→ **REQUIREMENT**: Output the data below in full, byte for byte. Nothing may differ.

→ **DATA PROVIDED**:
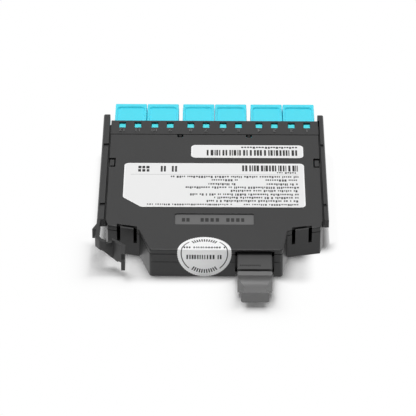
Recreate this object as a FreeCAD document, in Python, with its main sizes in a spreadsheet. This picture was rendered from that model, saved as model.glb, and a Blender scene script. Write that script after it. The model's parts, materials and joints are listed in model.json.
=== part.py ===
"""Twelve-fibre breakout cassette: LC ports at the front, one MPO port at the rear.

Frame: origin in the middle of the casing's underside, +X to the right seen from the
rear, +Y towards the LC ports, +Z up. Every size is in millimetres.
"""
import FreeCAD, Part
import math
import os
import re

import Sketcher

# Driving dimensions: alias in the sheet, value in millimetres.
SIZES = {
    # casing
    "casing_depth": 98.1,        # rear face of the tongue to the front of the bezel
    "casing_height": 11.9,
    "cover_width": 83.9,
    "casing_shift": 0.55,        # the casing sits this far right of the rails' centre
    "wall": 1.3,
    "floor": 1.3,
    "cover_plate": 1.2,
    "skirt_depth": 2.1,          # top of the cover down to the parting line
    "seam_gap": 0.2,             # between the cover and the base shell
    "edge_round": 0.4,
    "corner_round": 1.5,
    # rear outline, all measured forward from the rear face
    "tongue_left": 23.75,
    "tongue_right": 26.65,
    "root_left": 28.2,
    "root_right": 28.65,
    "step_left": 14.2,
    "step_right": 13.7,
    "wing_left": 17.4,
    "wing_right": 16.6,
    "corner_start": 21.6,
    "corner_inset": 1.1,
    "ledge_height": 6.3,         # fine groove across the rear face
    "ledge_width": 0.3,
    "ledge_depth": 0.15,
    # rails
    "rail_left": 2.65,           # widths of the two rails
    "rail_right": 1.75,
    "rail_height": 3.4,
    "rail_rise": 0.3,            # rail top above the cover
    "rail_rear": 21.4,
    "rail_nose": 4.4,            # rail length ahead of the bezel
    "groove": 0.55,              # slot between the cover's edge and the rail
    "detent_length": 5.3,
    "detent_depth": 0.6,
    "detent_rear": 28.1,
    "detent_front": 73.8,
    # bezel
    "bezel_depth": 10.8,
    "bezel_roof": 1.3,
    "window_width": 2.8,
    "window_length": 4.4,
    "window_setback": 1.2,
    # LC ports
    "quad_pitch": 27.68,
    "duplex_pitch": 13.12,
    "port_pitch": 6.25,
    "quad_width": 25.9,
    "quad_length": 22.0,
    "quad_fit": 0.1,
    "port_size": 4.7,
    "port_drop": 0.25,           # port axis below the adapter's middle
    "latch_width": 2.6,
    "latch_height": 2.0,
    "septum": 1.2,               # wall in the middle of an adapter
    "window_tab": 0.55,          # adapter tab raised into the window
    "ridge": 0.4,                # snap ridge that holds an adapter
    "ridge_length": 1.5,
    "ridge_back": 2.2,           # ridge behind the bezel
    # ferrule and sleeve
    "ferrule_bore": 1.25,
    "ferrule_fit": 0.01,
    "sleeve_wall": 0.4,
    "sleeve_length": 11.0,
    "holder_wall": 0.5,
    # LC dust caps
    "cap_width": 12.85,
    "cap_height": 10.5,
    "cap_length": 15.0,
    "cap_gap": 0.15,
    "cap_rim_side": 1.1,
    "cap_rim_near": 1.0,
    "cap_rim_far": 2.6,
    "cap_dish": 0.6,
    "cap_round": 0.45,
    "cap_slope": 0.4,            # chamfer round the dish
    "dish_round": 1.2,
    "cap_rib": 0.09,             # rib along each side, below the top edge
    "rib_drop": 1.6,
    "leg_length": 9.0,
    "leg_fit": 0.1,
    # inner LC plugs
    "plug_length": 17.0,
    "boot_length": 7.5,
    "boot_width": 3.2,
    "boot_tip": 1.8,
    "fibre": 0.9,
    "fibre_fit": 0.05,
    # MPO port
    "mpo_offset": 16.0,
    "mpo_width": 13.1,
    "mpo_height": 8.6,
    "mpo_inside": 13.7,          # adapter length inside the rear face
    "mpo_outside": 10.3,
    "mpo_port_width": 10.2,
    "mpo_port_height": 6.7,
    "mpo_opening": 14.8,
    "mpo_roof": 0.7,
    "ear": 0.9,
    "ear_length": 1.4,
    "ear_front": 6.4,
    "cradle": 1.6,
    # MPO dust cap
    "plug_fit": 0.15,
    "neck_gap": 0.9,
    "collar_length": 2.8,
    "collar_height": 7.8,
    "grip_length": 8.5,
    "grip_taper": 4.2,
    "grip_width": 8.0,
    "grip_height": 3.3,
    "flange_width": 10.6,
    "flange_height": 4.4,
    "flange_thick": 0.9,
    "flange_sweep": 0.9,
    "sweep_rise": 0.3,
    # inner MPO plug, fan-out and fibres
    "ferrule_width": 6.4,
    "ferrule_height": 2.5,
    "ferrule_length": 8.0,
    "pin_size": 0.7,
    "pin_pitch": 4.6,
    "mpo_plug_length": 20.0,
    "mpo_boot_length": 4.0,
    "ribbon_width": 3.1,
    "ribbon_height": 0.35,
    "ribbon_run": 3.0,
    "fanout_length": 6.0,
    "fanout_height": 3.4,
    "fibre_pitch": 1.1,
    "lane_gap": 2.7,             # straight length kept at both ends of the bends
    "guide_radius": 2.1,
    "guide_outer": 27.5,
    "guide_inner": 11.0,
    # latch lever
    "lever_wall": 1.35,
    "lever_gap": 0.2,
    "barb_start": 18.1,
    "barb_reach": 1.6,
    "barb_rear": 14.2,
    "lever_bend": 8.6,
    "arm_splay": 0.35,           # the arm leans outwards by this much at its bend
    "plate_rear": 5.2,
    "plate_crest": 6.1,
    "bend_end": 1.6,             # inwards from the rail's outer face, like the next two
    "trough": 3.8,
    "crest": 6.5,
    "fin_reach": 10.0,           # rail's outer face to the fin
    "fin_start": 2.3,
    "fin_rear": 5.1,
    "fin_thick": 1.5,
    "fin_chamfer": 1.5,
    "lever_low": 8.5,            # height of the lever where its plate hangs lowest
    "lever_high": 4.2,           # height of the arm
    "fin_low": 6.5,              # height of the fin at its end
    "top_notch_width": 2.1,
    "top_notch_depth": 1.0,
    # snap fingers and tabs
    "finger_width": 5.1,
    "finger_slot": 1.3,
    "finger_thick": 1.05,
    "finger_slot_depth": 6.3,
    "finger_left": 32.95,
    "finger_right": 34.25,
    "finger_notch": 2.2,
    "snap_length": 7.0,
    "snap_depth": 2.6,
    "snap_rear": 61.4,
    "hook_length": 4.6,
    "hook_width": 1.7,
    "notch_width": 2.3,
    "notch_depth": 2.2,
    # recessed panel
    "panel_left": 14.6,
    "panel_right": 15.9,
    "panel_rear": 18.4,
    "panel_length": 8.0,
    "panel_depth": 0.55,
    # labels and seal
    "label_thick": 0.12,
    "label_round": 1.9,
    "label_left": 35.1,
    "label_right": 36.05,
    "label_rear": 30.9,
    "label_length": 33.15,
    "label_cut": 7.2,
    "serial_left": 8.75,
    "serial_right": 36.0,
    "serial_rear": 68.5,
    "serial_length": 9.9,
    "seal_radius": 10.4,
    "seal_drop": 1.4,
    "seal_x": 3.1,
}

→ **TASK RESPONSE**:
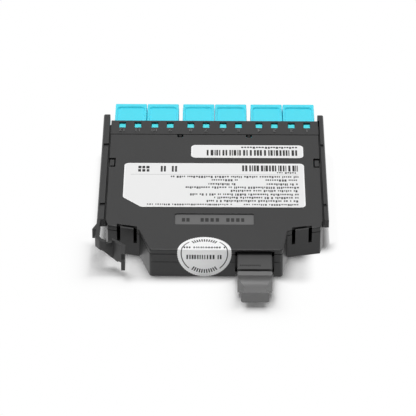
Recreate this object as a FreeCAD document, in Python, with its main sizes in a spreadsheet. This picture was rendered from that model, saved as model.glb, and a Blender scene script. Write that script after it. The model's parts, materials and joints are listed in model.json.
=== part.py ===
"""Twelve-fibre breakout cassette: LC ports at the front, one MPO port at the rear.

Frame: origin in the middle of the casing's underside, +X to the right seen from the
rear, +Y towards the LC ports, +Z up. Every size is in millimetres.
"""
import FreeCAD, Part
import math
import os
import re

import Sketcher

# Driving dimensions: alias in the sheet, value in millimetres.
SIZES = {
    # casing
    "casing_depth": 98.1,        # rear face of the tongue to the front of the bezel
    "casing_height": 11.9,
    "cover_width": 83.9,
    "casing_shift": 0.55,        # the casing sits this far right of the rails' centre
    "wall": 1.3,
    "floor": 1.3,
    "cover_plate": 1.2,
    "skirt_depth": 2.1,          # top of the cover down to the parting line
    "seam_gap": 0.2,             # between the cover and the base shell
    "edge_round": 0.4,
    "corner_round": 1.5,
    # rear outline, all measured forward from the rear face
    "tongue_left": 23.75,
    "tongue_right": 26.65,
    "root_left": 28.2,
    "root_right": 28.65,
    "step_left": 14.2,
    "step_right": 13.7,
    "wing_left": 17.4,
    "wing_right": 16.6,
    "corner_start": 21.6,
    "corner_inset": 1.1,
    "ledge_height": 6.3,         # fine groove across the rear face
    "ledge_width": 0.3,
    "ledge_depth": 0.15,
    # rails
    "rail_left": 2.65,           # widths of the two rails
    "rail_right": 1.75,
    "rail_height": 3.4,
    "rail_rise": 0.3,            # rail top above the cover
    "rail_rear": 21.4,
    "rail_nose": 4.4,            # rail length ahead of the bezel
    "groove": 0.55,              # slot between the cover's edge and the rail
    "detent_length": 5.3,
    "detent_depth": 0.6,
    "detent_rear": 28.1,
    "detent_front": 73.8,
    # bezel
    "bezel_depth": 10.8,
    "bezel_roof": 1.3,
    "window_width": 2.8,
    "window_length": 4.4,
    "window_setback": 1.2,
    # LC ports
    "quad_pitch": 27.68,
    "duplex_pitch": 13.12,
    "port_pitch": 6.25,
    "quad_width": 25.9,
    "quad_length": 22.0,
    "quad_fit": 0.1,
    "port_size": 4.7,
    "port_drop": 0.25,           # port axis below the adapter's middle
    "latch_width": 2.6,
    "latch_height": 2.0,
    "septum": 1.2,               # wall in the middle of an adapter
    "window_tab": 0.55,          # adapter tab raised into the window
    "ridge": 0.4,                # snap ridge that holds an adapter
    "ridge_length": 1.5,
    "ridge_back": 2.2,           # ridge behind the bezel
    # ferrule and sleeve
    "ferrule_bore": 1.25,
    "ferrule_fit": 0.01,
    "sleeve_wall": 0.4,
    "sleeve_length": 11.0,
    "holder_wall": 0.5,
    # LC dust caps
    "cap_width": 12.85,
    "cap_height": 10.5,
    "cap_length": 15.0,
    "cap_gap": 0.15,
    "cap_rim_side": 1.1,
    "cap_rim_near": 1.0,
    "cap_rim_far": 2.6,
    "cap_dish": 0.6,
    "cap_round": 0.45,
    "cap_slope": 0.4,            # chamfer round the dish
    "dish_round": 1.2,
    "cap_rib": 0.09,             # rib along each side, below the top edge
    "rib_drop": 1.6,
    "leg_length": 9.0,
    "leg_fit": 0.1,
    # inner LC plugs
    "plug_length": 17.0,
    "boot_length": 7.5,
    "boot_width": 3.2,
    "boot_tip": 1.8,
    "fibre": 0.9,
    "fibre_fit": 0.05,
    # MPO port
    "mpo_offset": 16.0,
    "mpo_width": 13.1,
    "mpo_height": 8.6,
    "mpo_inside": 13.7,          # adapter length inside the rear face
    "mpo_outside": 10.3,
    "mpo_port_width": 10.2,
    "mpo_port_height": 6.7,
    "mpo_opening": 14.8,
    "mpo_roof": 0.7,
    "ear": 0.9,
    "ear_length": 1.4,
    "ear_front": 6.4,
    "cradle": 1.6,
    # MPO dust cap
    "plug_fit": 0.15,
    "neck_gap": 0.9,
    "collar_length": 2.8,
    "collar_height": 7.8,
    "grip_length": 8.5,
    "grip_taper": 4.2,
    "grip_width": 8.0,
    "grip_height": 3.3,
    "flange_width": 10.6,
    "flange_height": 4.4,
    "flange_thick": 0.9,
    "flange_sweep": 0.9,
    "sweep_rise": 0.3,
    # inner MPO plug, fan-out and fibres
    "ferrule_width": 6.4,
    "ferrule_height": 2.5,
    "ferrule_length": 8.0,
    "pin_size": 0.7,
    "pin_pitch": 4.6,
    "mpo_plug_length": 20.0,
    "mpo_boot_length": 4.0,
    "ribbon_width": 3.1,
    "ribbon_height": 0.35,
    "ribbon_run": 3.0,
    "fanout_length": 6.0,
    "fanout_height": 3.4,
    "fibre_pitch": 1.1,
    "lane_gap": 2.7,             # straight length kept at both ends of the bends
    "guide_radius": 2.1,
    "guide_outer": 27.5,
    "guide_inner": 11.0,
    # latch lever
    "lever_wall": 1.35,
    "lever_gap": 0.2,
    "barb_start": 18.1,
    "barb_reach": 1.6,
    "barb_rear": 14.2,
    "lever_bend": 8.6,
    "arm_splay": 0.35,           # the arm leans outwards by this much at its bend
    "plate_rear": 5.2,
    "plate_crest": 6.1,
    "bend_end": 1.6,             # inwards from the rail's outer face, like the next two
    "trough": 3.8,
    "crest": 6.5,
    "fin_reach": 10.0,           # rail's outer face to the fin
    "fin_start": 2.3,
    "fin_rear": 5.1,
    "fin_thick": 1.5,
    "fin_chamfer": 1.5,
    "lever_low": 8.5,            # height of the lever where its plate hangs lowest
    "lever_high": 4.2,           # height of the arm
    "fin_low": 6.5,              # height of the fin at its end
    "top_notch_width": 2.1,
    "top_notch_depth": 1.0,
    # snap fingers and tabs
    "finger_width": 5.1,
    "finger_slot": 1.3,
    "finger_thick": 1.05,
    "finger_slot_depth": 6.3,
    "finger_left": 32.95,
    "finger_right": 34.25,
    "finger_notch": 2.2,
    "snap_length": 7.0,
    "snap_depth": 2.6,
    "snap_rear": 61.4,
    "hook_length": 4.6,
    "hook_width": 1.7,
    "notch_width": 2.3,
    "notch_depth": 2.2,
    # recessed panel
    "panel_left": 14.6,
    "panel_right": 15.9,
    "panel_rear": 18.4,
    "panel_length": 8.0,
    "panel_depth": 0.55,
    # labels and seal
    "label_thick": 0.12,
    "label_round": 1.9,
    "label_left": 35.1,
    "label_right": 36.05,
    "label_rear": 30.9,
    "label_length": 33.15,
    "label_cut": 7.2,
    "serial_left": 8.75,
    "serial_right": 36.0,
    "serial_rear": 68.5,
    "serial_length": 9.9,
    "seal_radius": 10.4,
    "seal_drop": 1.4,
    "seal_x": 3.1,
}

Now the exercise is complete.